─── RECORDED INFORMATION

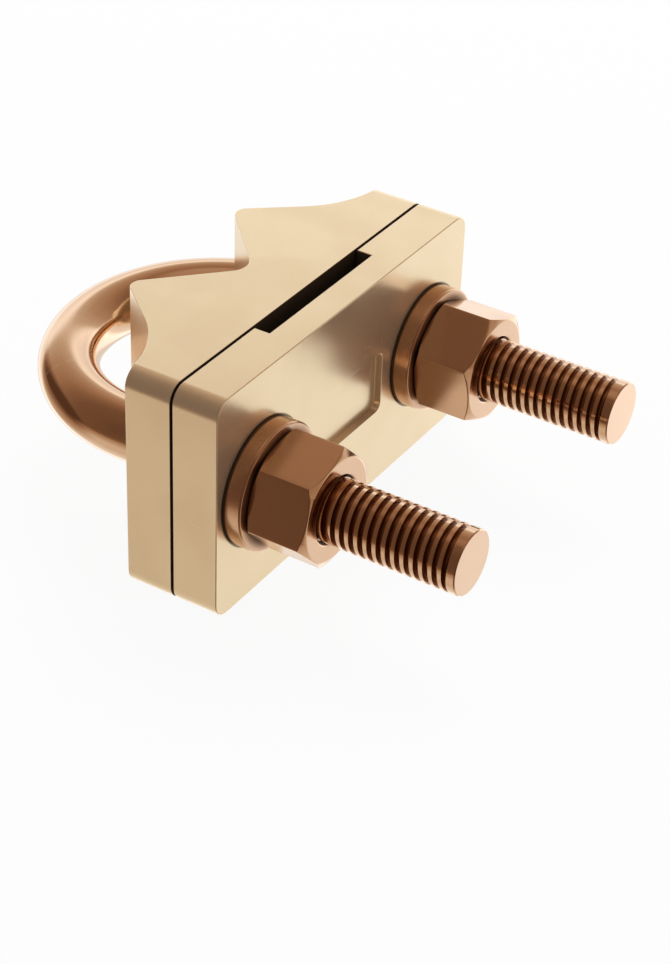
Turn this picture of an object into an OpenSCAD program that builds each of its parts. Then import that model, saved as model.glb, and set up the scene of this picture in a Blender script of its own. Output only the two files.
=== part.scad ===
// U-bolt rod clamp: joins a flat earthing tape to an upright round rod.
// Two castings are drawn together on the legs of a U-bolt. The saddle's V bears on the rod,
// the bend of the U-bolt hooks round the rod, and the tape is held in the front plate's slot.
// The origin is on the axis of the clamped rod, half way up the castings. +Z runs along the
// rod, +Y points from the nuts to the bend, and X runs from leg to leg.

/* [Rod seat] */
// Diameter of the rod that the clamp is drawn up on
rod_diameter = 20.6; // [18:0.2:23]
// Angle between the two flanks of the saddle's V
v_angle = 94; // [88:1:104]
// Radius at the bottom of the V
v_root_radius = 3.3; // [1:0.1:5]
// Distance of each horn's tip inside the bar of the U-bolt
horn_inset = 4.3; // [3.6:0.1:6]
// Radius round the tip of each horn
horn_tip_radius = 2; // [1:0.1:2.4]
// Slope of each horn's outer flank against the face of the castings
horn_flank_angle = 50; // [44:1:56]
// Radius of the hollow where a horn's outer flank runs out to the end of the saddle
flank_radius = 17.2; // [8:0.2:17.4]

/* [Castings] */
// Height of both castings, along the rod
casting_height = 37.2; // [26:0.2:60]
// Metal of both castings outside the axis of each leg
casting_end = 11.4; // [9:0.1:16]
// Radius of the four corners of both castings
corner_radius = 2.8; // [0.6:0.1:6]
// Thickness of the front plate
plate_thickness = 7.6; // [5.5:0.1:12]
// Metal of the saddle behind the bottom of its V
saddle_web = 10.6; // [8:0.1:14]
// Thickness of the saddle at its two ends
saddle_rim = 7.7; // [5:0.1:9]
// Gap left between the two castings when the clamp is drawn up
parting_gap = 0.4; // [0.2:0.1:1.5]

/* [Tape slot] */
// Width of the slot for the tape
slot_width = 28; // [20:0.5:30]
// Depth of the slot in the back of the front plate
slot_depth = 2.6; // [1.5:0.1:3.4]

/* [Face panel] */
// Width of the sunk panel between the two nuts
panel_width = 20.4; // [12:0.2:25]
// Height of the sunk panel
panel_height = 10.5; // [6:0.1:18]
// Depth of the sunk panel
panel_depth = 1.1; // [0.4:0.1:1.6]
// Radius of the panel's corners
panel_corner = 1.3; // [0.5:0.1:2.5]

/* [U-bolt] */
// Distance between the axes of the two legs
leg_spacing = 46.1; // [44:0.1:56]
// Diameter of the plain bar, in the bend and the upper legs
bar_diameter = 9.6; // [8.6:0.1:10]
// Diameter over the thread at the ends of the legs
thread_diameter = 10; // [9.6:0.1:10.6]
// Pitch of the thread, and the length of its run-out into the plain bar
thread_pitch = 1.5; // [1:0.25:1.75]
// Depth of the thread, from its crests to its roots
thread_depth = 0.6; // [0.3:0.05:0.9]
// Share of the pitch that the groove takes at the crests
thread_groove_share = 0.6; // [0.4:0.05:0.8]
// Length of the thread on each leg
thread_length = 40; // [36:1:46]
// Length of the U-bolt, from the outside of its bend to the ends of its legs
u_bolt_length = 86.3; // [70:0.1:98]

/* [Nuts and washers] */
// Width of the nuts across their flats
nut_across_flats = 16.4; // [14.5:0.1:19]
// Height of the nuts
nut_height = 9.9; // [6:0.1:12]
// Slope of the chamfer round both faces of a nut
nut_chamfer_angle = 30; // [15:1:40]
// Width of metal between a nut's round face and its flats
nut_face_margin = 0.2; // [0:0.05:0.8]
// Depth of the countersink at both mouths of a nut's bore
nut_countersink = 0.7; // [0.2:0.1:1.2]
// Turn of the left nut about its leg
nut_turn_left = 13.3; // [0:0.1:60]
// Turn of the right nut about its leg
nut_turn_right = 38.3; // [0:0.1:60]
// Diameter of the washers
washer_diameter = 20; // [17.5:0.5:22]
// Thickness of the washers
washer_thickness = 3; // [1.6:0.1:4]
// Radius of the washers' rounded edges
washer_edge = 0.3; // [0.1:0.05:0.6]

/* [Clearances] */
// Room round a leg in the holes of the castings
leg_clearance = 0.6; // [0.3:0.1:1]
// Room round a leg in a washer
washer_clearance = 0.3; // [0.15:0.05:0.6]
// Room round a leg in the bore of a nut
nut_clearance = 0.05; // [0.02:0.01:0.1]

/* [Hidden] */
$fn = 48;
thread_sides = 20;
cut = 1;
arc_steps = 12;

leg_x = leg_spacing / 2;
casting_width = leg_spacing + 2 * casting_end;
leg_diameter = max(bar_diameter, thread_diameter);
leg_hole_diameter = leg_diameter + 2 * leg_clearance;

// The rod touches both flanks of the V, so its radius sets how deep the V's sharp root lies.
v_half = v_angle / 2;
v_apex_y = -(rod_diameter / 2) / sin(v_half);
v_bottom_y = v_apex_y + v_root_radius * (1 / sin(v_half) - 1);

// Everything in front of the V follows down the legs, one face on the next.
saddle_front_y = v_bottom_y - saddle_web;
saddle_rim_y = saddle_front_y + saddle_rim;
plate_back_y = saddle_front_y - parting_gap;
plate_front_y = plate_back_y - plate_thickness;
washer_front_y = plate_front_y - washer_thickness;
nut_front_y = washer_front_y - nut_height;

// The legs end where the U-bolt's length says, measured from the outside of its bend.
leg_end_y = rod_diameter / 2 + bar_diameter - u_bolt_length;

// The bend is a half circle from leg to leg, and its inner side touches the rod.
bend_y = rod_diameter / 2 + bar_diameter / 2 - leg_x;
leg_length = bend_y - leg_end_y;

// A horn is the corner between the V's flank and its own outer flank, with its tip rounded.
flank_slope = 90 - v_half;
horn_x = leg_x - bar_diameter / 2 - horn_inset;
horn_y = v_apex_y + horn_x * tan(flank_slope);
horn_corner = 180 - flank_slope - horn_flank_angle;
horn_lean = (flank_slope - horn_flank_angle) / 2;
horn_center_depth = horn_tip_radius / sin(horn_corner / 2);
horn_center = [
    horn_x + horn_center_depth * sin(horn_lean),
    horn_y - horn_center_depth * cos(horn_lean)
];

// The hollow is a round that touches the outer flank and the back of the saddle's end.
flank_foot_x = horn_x + (horn_y - saddle_rim_y) / tan(horn_flank_angle);
flank_end_x = flank_foot_x + flank_radius * tan(horn_flank_angle / 2);
outline_end_x = max(casting_width / 2, flank_end_x) + cut;

nut_corner_radius = nut_across_flats / 2 / cos(30);
nut_face_radius = nut_across_flats / 2 - nut_face_margin;
nut_chamfer_height = (nut_corner_radius - nut_face_radius) * tan(nut_chamfer_angle);

// A length that starts at y and runs towards the bend.
module along_y(y) {
    translate([0, y, 0]) rotate([-90, 0, 0]) children();
}

// A copy of a shape on each leg.
module on_legs() {
    for (side = [-1, 1]) translate([side * leg_x, 0, 0]) children();
}

module rounded_rectangle(width, height, radius) {
    square([width - 2 * radius, height], center = true);
    square([width, height - 2 * radius], center = true);
    for (x = [-1, 1], y = [-1, 1])
        translate([x * (width / 2 - radius), y * (height / 2 - radius)]) circle(radius);
}

// The castings' outline as seen from the nuts, from one depth to another.
module casting_block(from_y, to_y) {
    along_y(from_y) linear_extrude(height = to_y - from_y)
        rounded_rectangle(casting_width, casting_height, corner_radius);
}

module leg_holes(from_y, to_y) {
    on_legs() along_y(from_y - cut) cylinder(d = leg_hole_diameter, h = to_y - from_y + 2 * cut);
}

// Points along a round, from one direction to another.
function arc(center, radius, from, to) = [
    for (i = [0 : arc_steps])
        center + radius * [cos(from + (to - from) * i / arc_steps), sin(from + (to - from) * i / arc_steps)]
];

// The +X half of the saddle's outline from above, from past its end round the horn to the V.
saddle_half = concat(
    [[outline_end_x, saddle_front_y], [outline_end_x, saddle_rim_y]],
    arc([flank_end_x, saddle_rim_y + flank_radius], flank_radius, -90, -90 - horn_flank_angle),
    arc(horn_center, horn_tip_radius, 90 - horn_flank_angle, 90 + flank_slope),
    arc([0, v_bottom_y + v_root_radius], v_root_radius, flank_slope - 90, -90)
);
saddle_outline = concat(
    saddle_half,
    [for (i = [len(saddle_half) - 2 : -1 : 0]) [-saddle_half[i][0], saddle_half[i][1]]]
);

module saddle() {
    color([0.85, 0.75, 0.58]) difference() {
        intersection() {
            linear_extrude(height = casting_height, center = true) polygon(saddle_outline);
            casting_block(saddle_front_y, horn_y);
        }
        leg_holes(saddle_front_y, horn_y);
    }
}

module tape_slot() {
    translate([-slot_width / 2, plate_back_y - slot_depth, -casting_height / 2 - cut])
        cube([slot_width, slot_depth + cut, casting_height + 2 * cut]);
}

module face_panel() {
    along_y(plate_front_y - cut) linear_extrude(height = panel_depth + cut)
        rounded_rectangle(panel_width, panel_height, panel_corner);
}

module front_plate() {
    color([0.85, 0.75, 0.58]) difference() {
        casting_block(plate_front_y, plate_back_y);
        tape_slot();
        face_panel();
        leg_holes(plate_front_y, plate_back_y);
    }
}

// Half the section of one straight leg, measured from the bend: plain bar, the run-out, one V
// groove for each turn of the thread, and a plain lip of one pitch at the flat end. The turns
// are closed rings, each a pitch apart.
thread_turns = floor(thread_length / thread_pitch) - 1;
crest_radius = thread_diameter / 2;
leg_section = concat(
    [
        [0, 0],
        [bar_diameter / 2, 0],
        [bar_diameter / 2, leg_length - thread_length - thread_pitch],
        [crest_radius, leg_length - thread_length]
    ],
    [
        for (turn = [thread_turns : -1 : 1], share = [thread_groove_share, thread_groove_share / 2, 0])
            [
                crest_radius - (share == thread_groove_share / 2 ? thread_depth : 0),
                leg_length - (turn + share) * thread_pitch
            ]
    ],
    [[crest_radius, leg_length], [0, leg_length]]
);

// The bend and both legs start from one plane, so they are one solid at every length.
module u_bolt() {
    color([0.64, 0.4, 0.27]) translate([0, bend_y, 0]) {
        rotate_extrude(angle = 180) translate([leg_x, 0]) circle(d = bar_diameter);
        on_legs() rotate([90, 0, 0]) rotate_extrude($fn = thread_sides) polygon(leg_section);
    }
}

module washer(x) {
    color([0.6, 0.37, 0.25]) translate([x, 0, 0]) along_y(washer_front_y) rotate_extrude()
        difference() {
            union() {
                translate([0, washer_edge])
                    square([washer_diameter / 2, washer_thickness - 2 * washer_edge]);
                square([washer_diameter / 2 - washer_edge, washer_thickness]);
                for (h = [washer_edge, washer_thickness - washer_edge])
                    translate([washer_diameter / 2 - washer_edge, h]) circle(washer_edge, $fn = 16);
            }
            translate([-cut, -cut])
                square([thread_diameter / 2 + washer_clearance + cut, washer_thickness + 2 * cut]);
        }
}

// A hexagon turned round with a cone at both faces, then bored and countersunk.
module nut(x, turn) {
    bore_radius = thread_diameter / 2 + nut_clearance;
    color([0.68, 0.43, 0.29]) translate([x, 0, 0]) rotate([0, -turn, 0]) along_y(washer_front_y)
        mirror([0, 0, 1]) difference() {
            intersection() {
                cylinder(r = nut_corner_radius, h = nut_height, $fn = 6);
                rotate_extrude() polygon([
                    [0, 0],
                    [nut_face_radius, 0],
                    [nut_corner_radius, nut_chamfer_height],
                    [nut_corner_radius + cut, nut_chamfer_height],
                    [nut_corner_radius + cut, nut_height - nut_chamfer_height],
                    [nut_corner_radius, nut_height - nut_chamfer_height],
                    [nut_face_radius, nut_height],
                    [0, nut_height]
                ]);
            }
            rotate_extrude() polygon([
                [0, -cut],
                [bore_radius + nut_countersink + cut, -cut],
                [bore_radius, nut_countersink],
                [bore_radius, nut_height - nut_countersink],
                [bore_radius + nut_countersink + cut, nut_height + cut],
                [0, nut_height + cut]
            ]);
        }
}

module washer_left() { washer(-leg_x); }
module washer_right() { washer(leg_x); }
module nut_left() { nut(-leg_x, nut_turn_left); }
module nut_right() { nut(leg_x, nut_turn_right); }

front_plate();
saddle();
u_bolt();
washer_left();
washer_right();
nut_left();
nut_right();
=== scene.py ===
import math

import bmesh
import bpy
from mathutils import Euler, Matrix, Vector


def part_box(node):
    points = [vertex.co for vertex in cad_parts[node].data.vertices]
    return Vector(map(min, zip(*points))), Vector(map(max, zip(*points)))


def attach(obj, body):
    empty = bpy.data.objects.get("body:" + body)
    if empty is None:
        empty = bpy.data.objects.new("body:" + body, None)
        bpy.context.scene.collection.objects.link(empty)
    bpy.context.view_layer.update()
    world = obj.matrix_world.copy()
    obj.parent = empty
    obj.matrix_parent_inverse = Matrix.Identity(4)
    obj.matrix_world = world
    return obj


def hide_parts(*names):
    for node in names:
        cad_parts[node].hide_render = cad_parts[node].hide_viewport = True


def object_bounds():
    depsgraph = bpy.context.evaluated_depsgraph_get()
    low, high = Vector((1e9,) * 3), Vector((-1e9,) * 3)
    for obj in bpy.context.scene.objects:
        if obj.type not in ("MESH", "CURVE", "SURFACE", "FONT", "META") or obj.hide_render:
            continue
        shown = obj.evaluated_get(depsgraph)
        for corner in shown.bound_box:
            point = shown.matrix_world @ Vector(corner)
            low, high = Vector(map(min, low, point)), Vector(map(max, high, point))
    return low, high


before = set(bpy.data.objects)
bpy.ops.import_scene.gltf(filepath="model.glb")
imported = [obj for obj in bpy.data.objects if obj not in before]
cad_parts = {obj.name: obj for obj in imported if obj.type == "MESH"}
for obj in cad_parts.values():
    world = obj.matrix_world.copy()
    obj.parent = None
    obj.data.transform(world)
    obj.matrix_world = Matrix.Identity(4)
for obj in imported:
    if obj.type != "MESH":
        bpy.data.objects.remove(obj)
cad_low, cad_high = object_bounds()
scene = bpy.context.scene
scene.view_settings.view_transform = "Standard"

# The camera. It stands in front of the left end of the clamp and looks down on it through a
# long lens, so both castings, both nuts and the bend show in one view.
camera_lens = 87.61
camera_near = 0.01
camera_place = (-0.25608, -0.1835, 0.19307)
camera_dip = 34.741
camera_heading = -59.079
camera_roll = 2.333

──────

--- STATED TASK ---
Extract the first line above and each line after it up to and including the one with "leg to leg.", please, exactly and with nothing else.

--- WRITTEN ANSWER ---
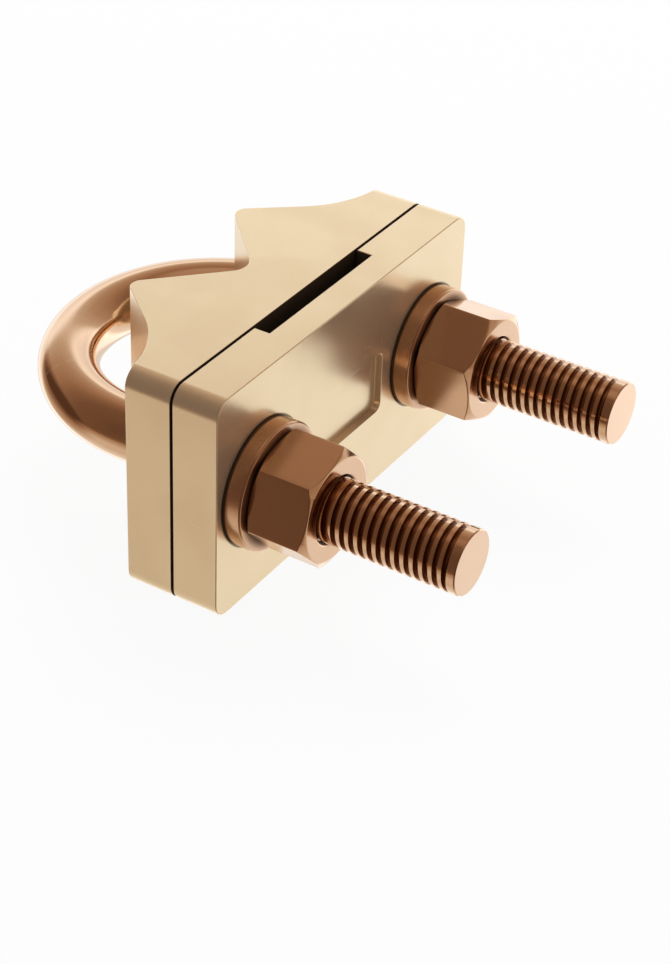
Turn this picture of an object into an OpenSCAD program that builds each of its parts. Then import that model, saved as model.glb, and set up the scene of this picture in a Blender script of its own. Output only the two files.
=== part.scad ===
// U-bolt rod clamp: joins a flat earthing tape to an upright round rod.
// Two castings are drawn together on the legs of a U-bolt. The saddle's V bears on the rod,
// the bend of the U-bolt hooks round the rod, and the tape is held in the front plate's slot.
// The origin is on the axis of the clamped rod, half way up the castings. +Z runs along the
// rod, +Y points from the nuts to the bend, and X runs from leg to leg.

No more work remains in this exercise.